This system of differential equations corresponds to a compartmental model in epidemiology called SIRD:
\begin{aligned}&{\frac {dS}{dt}}=-{\frac {\beta IS}{N}}\\[6pt]&{\frac {dI}{dt}}={\frac {\beta IS}{N}}-\gamma I-\mu I\\[6pt]&{\frac {dR}{dt}}=\gamma I\\[6pt]&{\frac {dD}{dt}}=\mu I\end{aligned}
Note that:
\begin{aligned}&{\frac {dS}{dt}}+{\frac {dI}{dt}}+{\frac {dR}{dt}}+{\frac {dD}{dt}}=0\end{aligned}
Therefore:
\begin{aligned}&{\displaystyle S(t)+I(t)+R(t)+D(t)=N}\end{aligned}
If we set μ equal to zero, it simplifies to the SIR model:
\begin{aligned}&{\frac {dS}{dt}}=-\beta IS\\[6pt]&{\frac {dI}{dt}}=\beta IS-\gamma I\\[6pt]&{\frac {dR}{dt}}=\gamma I\end{aligned}
Note that:
\begin{aligned}&{\frac {dS}{dt}}+{\frac {dI}{dt}}+{\frac {dR}{dt}}=0\end{aligned}
Therefore:
\begin{aligned}&{\displaystyle S(t)+I(t)+R(t)=N}\end{aligned}
It can be further simplified to the SI model:
\begin{aligned}{\frac {dS}{dt}}&=-{\frac {\beta SI}{N}}+\gamma I\\[6pt]{\frac {dI}{dt}}&={\frac {\beta SI}{N}}-\gamma I\end{aligned}
Note that:
\begin{aligned}&{\frac {dS}{dt}}+{\frac {dI}{dt}}=0\end{aligned}
Therefore:
\begin{aligned}&{\displaystyle S(t)+I(t)=N}\end{aligned}
Its exact solution is a logistic function.
This is a logistic function:
\begin{aligned}&{\displaystyle f(x)={\frac {L}{1+e^{-k(x-x_{0})}}}}\end{aligned}
This is the exact solution:
\begin{aligned}&{\displaystyle I(t)={\frac {I_{\infty }}{1+Ve^{-\chi t}}}}\end{aligned}
\begin{aligned}&{\displaystyle I_{\infty }=(1-\gamma /\beta )N}\end{aligned}
\begin{aligned}&{\displaystyle \chi =\beta -\gamma }\end{aligned}
\begin{aligned}&{\displaystyle V=I_{\infty }/I_{0}-1}\end{aligned}
\begin{aligned}&{\displaystyle S(t)=N-I(t)}\end{aligned}
I conjectured that approximate solutions for the SIRD and SIR could involve a Gompertz function.

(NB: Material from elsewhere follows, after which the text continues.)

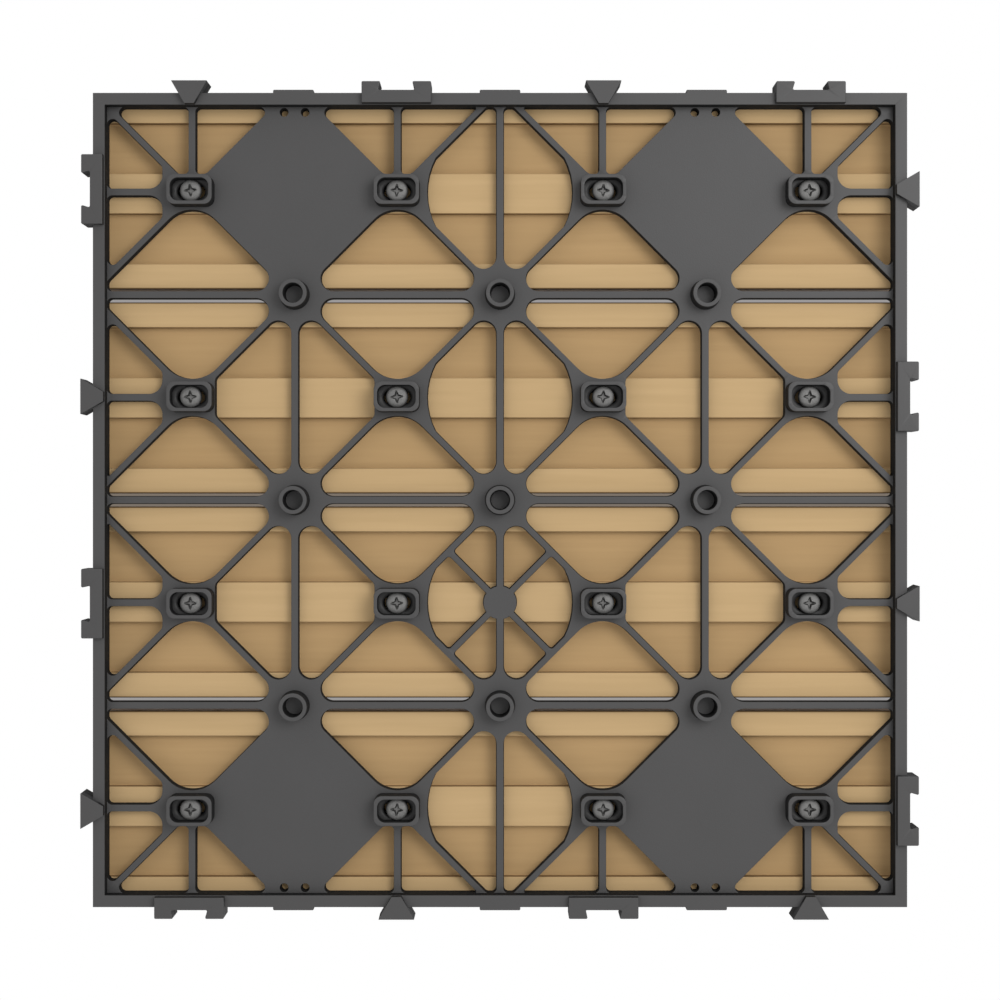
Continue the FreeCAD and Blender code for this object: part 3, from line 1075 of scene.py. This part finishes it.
def stage_material(name, surface_type, stops):
    """Seen by the camera alone. Its colour changes with the distance from the middle line. As an emission it
    glows, and the sheet behind the gaps glows with painted shade.
    """
    material, tree, output = new_material(name)
    away = add_math(tree, "ABSOLUTE", coordinates(tree)["Y"])
    surface = tree.nodes.new(surface_type)
    tree.links.new(add_ramp(tree, away, stops), surface.inputs["Color"])
    nothing = tree.nodes.new("ShaderNodeBsdfTransparent")
    path = tree.nodes.new("ShaderNodeLightPath")
    geometry = tree.nodes.new("ShaderNodeNewGeometry")
    front = add_math(tree, "SUBTRACT", 1.0, geometry.outputs["Backfacing"])
    seen = add_math(tree, "MULTIPLY", front, path.outputs["Is Camera Ray"])
    mix = tree.nodes.new("ShaderNodeMixShader")
    tree.links.new(seen, mix.inputs["Fac"])
    tree.links.new(nothing.outputs["BSDF"], mix.inputs[1])
    tree.links.new(surface.outputs[0], mix.inputs[2])
    tree.links.new(mix.outputs["Shader"], output)
    return material


def add_sheet(name, length, width, height, facing_up, material):
    bm = bmesh.new()
    bmesh.ops.create_grid(bm, x_segments=1, y_segments=1, size=length / 2)
    bmesh.ops.scale(bm, verts=bm.verts[:], vec=(1, width / length, 1))
    if not facing_up:
        bmesh.ops.reverse_faces(bm, faces=bm.faces[:])
    bmesh.ops.translate(bm, verts=bm.verts[:], vec=(0, 0, height))
    sheet = new_object(name, bm, closed=False)
    sheet.data.materials.append(material)


def add_lamp(name, place, size, power):
    """A round lamp that faces the middle of the tile."""
    light = bpy.data.lights.new(name, "AREA")
    light.shape = "DISK"
    light.size = size
    light.energy = power
    lamp = bpy.data.objects.new(name, light)
    bpy.context.scene.collection.objects.link(lamp)
    lamp.location = place
    lamp.rotation_euler = (-Vector(place)).to_track_quat("-Z", "Y").to_euler()


def make_world():
    """Even light from all round. The camera and reflections see plain white."""
    world = bpy.data.worlds.new("surroundings")
    bpy.context.scene.world = world
    world.use_nodes = True
    tree = world.node_tree
    tree.nodes.clear()
    output = tree.nodes.new("ShaderNodeOutputWorld")
    skies = []
    for strength in (AMBIENT, 1.0):
        sky = tree.nodes.new("ShaderNodeBackground")
        sky.inputs["Color"].default_value = opaque(WHITE)
        sky.inputs["Strength"].default_value = strength
        skies.append(sky.outputs[0])
    path = tree.nodes.new("ShaderNodeLightPath")
    mix = tree.nodes.new("ShaderNodeMixShader")
    shown = path.outputs["Is Camera Ray"]
    for kind in ("Is Glossy Ray", "Is Transmission Ray"):
        shown = add_math(tree, "MAXIMUM", shown, path.outputs[kind])
    tree.links.new(shown, mix.inputs["Fac"])
    tree.links.new(skies[0], mix.inputs[1])
    tree.links.new(skies[1], mix.inputs[2])
    tree.links.new(mix.outputs[0], output.inputs["Surface"])


def make_camera():
    """Below the middle of the tile, looking straight up."""
    camera = bpy.data.objects.new("camera", bpy.data.cameras.new("camera"))
    bpy.context.scene.collection.objects.link(camera)
    camera.data.lens = LENS
    camera.data.sensor_width = SENSOR_WIDTH
    camera.location = (0, 0, -CAMERA_DISTANCE)
    camera.rotation_euler = (0, math.pi, 0)
    bpy.context.scene.camera = camera


grain = grain_group()
walls = wall_group()
make_base(plastic_material())
wood = composite_material()
for row in range(1, CELLS + 1):
    make_board(row, wood)
make_screws(steel_material())

floor_tones = [(0.0, FLOOR_TONE), (1.0, FLOOR_TONE)]
gap_painted_shades = [(half_cell * MM, MIDDLE_GAP_PAINTED_SHADE), (module * MM, OUTER_GAP_PAINTED_SHADE)]
pale = stage_material("pale_floor", "ShaderNodeBsdfDiffuse", floor_tones)
# The sheet behind the gaps glows with painted shade.
grey = stage_material("gap_painted_shade_glow", "ShaderNodeEmission", gap_painted_shades)
add_sheet("floor", FLOOR_SIZE, FLOOR_SIZE, 0.0, True, pale)
add_sheet("gap_shade_sheet", 2 * frame_half * MM, BACKING_MODULES * module * MM, board_top * MM + BACKING_LIFT,
          False, grey)
for lamp in LAMPS:
    add_lamp(*lamp)
make_world()
make_camera()
bpy.context.scene.view_settings.view_transform = "Standard"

This is a formula for the Gompertz function:
\begin{aligned}&{\displaystyle f(t)=a\mathrm {e} ^{-b\mathrm {e} ^{-ct}}}\end{aligned}
And this is an alternative formula:
\begin{aligned}&{\displaystyle N(t)=N_{0}\exp(\ln(N_{\infty }/N_{0})(1-\exp(-bt)))}\end{aligned}
t is time
N_0 is the initial density of cells
N_inf is the plateau cell/population density
b is the initial rate of tumor growth
Specifically, I conjectured that:
For the SIRD, the approximations are:
- S as N minus a Gompertz function
- R as a Gompertz function
- D as a Gompertz function
For the SIR model:
- S as N minus a Gompertz function
- R as a Gompertz function
I would like to prove mathematically that the approximations are correct within some margin of error. Do I just add an O(t) to the function and plug in the system of equations and see what margin of error comes out?